**Exercise goal**
Give back an exact copy of the lines from the start of the material through the line bearing "lidPanel = lidLow[1]". Include both ends and nothing else.

---------- Provided material ----------

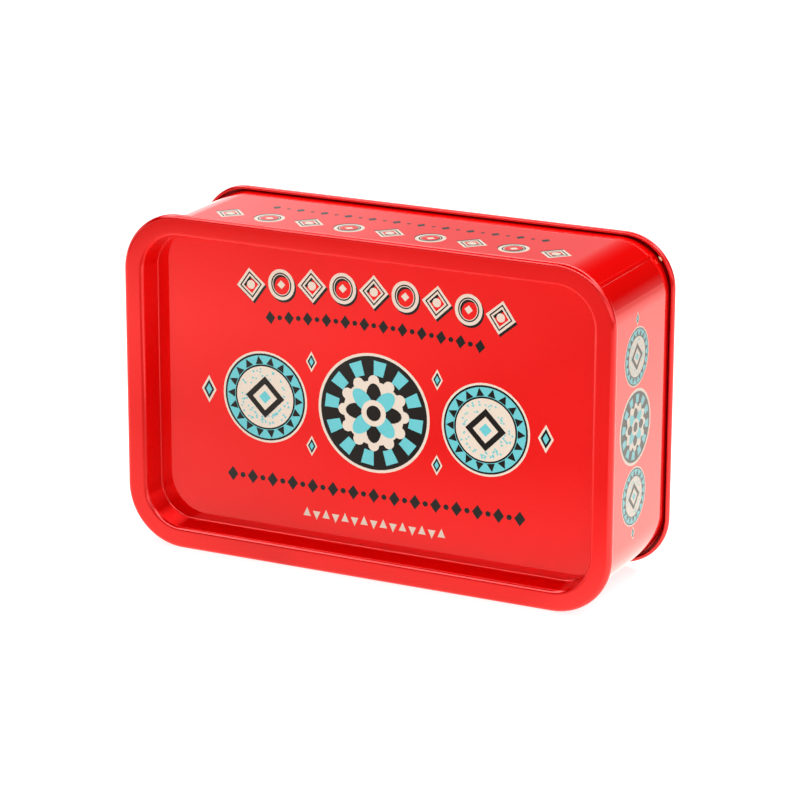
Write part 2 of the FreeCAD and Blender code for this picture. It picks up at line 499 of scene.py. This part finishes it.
makeLid()
makeWall()
makeBase()
makeLapEnd()
print("tin made")


# the print: flat shapes of ink pressed on the sheet, one layer over another

inkLayer = 0.008 * mm    # each layer stands this far over the one below
inkBite = 0.005 * mm     # and every shape reaches this far into the sheet
lidPanel = lidLow[1] + lidShape["recess"]


def makeBoard(middle, across, up):
    # a flat side of the tin: shapes are drawn on it across and up, in millimetres
    across, up = Vector(across), Vector(up)
    board = Matrix((across, up, across.cross(up))).transposed().to_4x4()
    board.translation = Vector(middle)
    return board


boards = {
    "lid": makeBoard((0, lidPanel, tinCentre), (1, 0, 0), (0, 0, 1)),
    "top": makeBoard((0, lidLow[1], wallHigh[2]), (-1, 0, 0), (0, -1, 0)),
    "bottom": makeBoard((0, lidLow[1], wallLow[2]), (1, 0, 0), (0, -1, 0)),
    "right": makeBoard((wallHigh[0], lidLow[1], tinCentre), (0, 0, 1), (0, -1, 0)),
    "left": makeBoard((wallLow[0], lidLow[1], tinCentre), (0, 0, -1), (0, -1, 0)),
}


def newSheets():
    return {name: bmesh.new() for name in inks}


def finishSheets(sheets, host):
    for name, sheet in sheets.items():
        title = host + name[0].upper() + name[1:]
        finishPiece(sheet, title, [inks[name]], smooth=False)


def press(sheet, board, layer, shape, at=(0, 0), turn=0):
    # gives a flat shape its thin body, lays it on the board and adds it to an ink's sheet
    bmesh.ops.rotate(shape, matrix=Matrix.Rotation(turn, 3, "Z"), verts=shape.verts)
    bmesh.ops.translate(shape, vec=(*at, 0), verts=shape.verts)
    bmesh.ops.scale(shape, vec=(mm, mm, mm), verts=shape.verts)
    bottom = shape.verts[:]
    made = bmesh.ops.extrude_face_region(shape, geom=shape.faces[:])
    top = newest(made, bmesh.types.BMVert)
    bmesh.ops.translate(shape, vec=(0, 0, layer * inkLayer), verts=top)
    bmesh.ops.translate(shape, vec=(0, 0, -inkBite), verts=bottom)
    bmesh.ops.transform(shape, matrix=board, verts=shape.verts)
    spare = bpy.data.meshes.new("spare")
    shape.to_mesh(spare)
    shape.free()
    sheet.from_mesh(spare)
    bpy.data.meshes.remove(spare)


# the flat shapes

lozengeSides, triangleSides = 4, 3


def disc(width, height, sides, fan=False):
    # a disc or an ellipse, and with few sides a lozenge or a triangle
    shape = bmesh.new()
    bmesh.ops.create_circle(shape, cap_ends=True, cap_tris=fan, radius=0.5, segments=sides)
    bmesh.ops.scale(shape, vec=(width, height, 1), verts=shape.verts)
    return shape


def ring(width, height, line, sides):
    # the outline of a disc or a lozenge
    shape = disc(width, height, sides)
    face = shape.faces[:][0]
    bmesh.ops.inset_region(
        shape, faces=[face], thickness=line, use_boundary=True, use_even_offset=True,
    )
    bmesh.ops.delete(shape, geom=[face], context="FACES_ONLY")
    return shape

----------

**Written response**
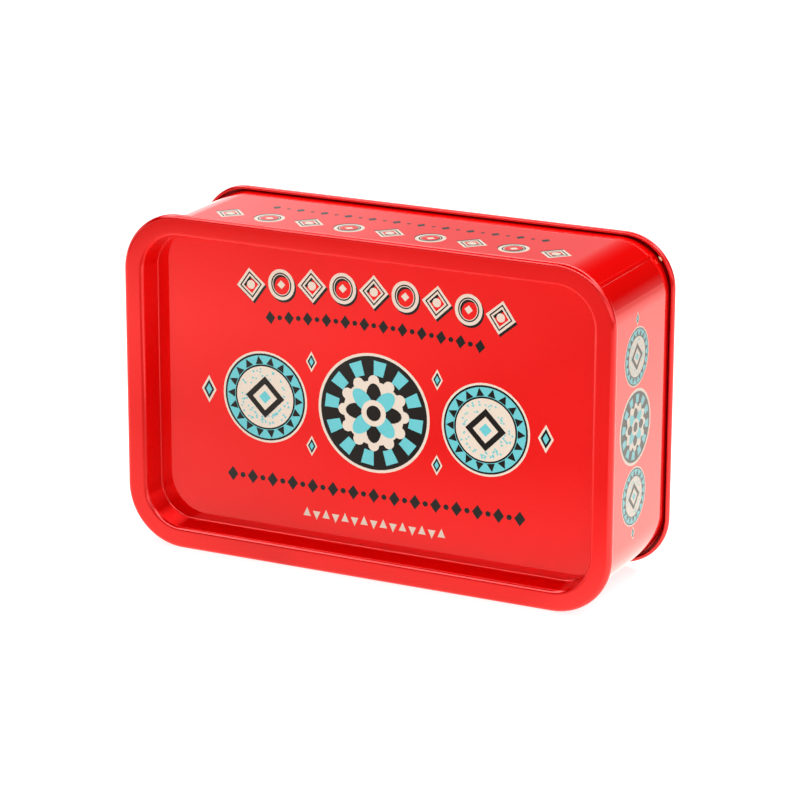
Write part 2 of the FreeCAD and Blender code for this picture. It picks up at line 499 of scene.py. This part finishes it.
makeLid()
makeWall()
makeBase()
makeLapEnd()
print("tin made")


# the print: flat shapes of ink pressed on the sheet, one layer over another

inkLayer = 0.008 * mm    # each layer stands this far over the one below
inkBite = 0.005 * mm     # and every shape reaches this far into the sheet
lidPanel = lidLow[1] + lidShape["recess"]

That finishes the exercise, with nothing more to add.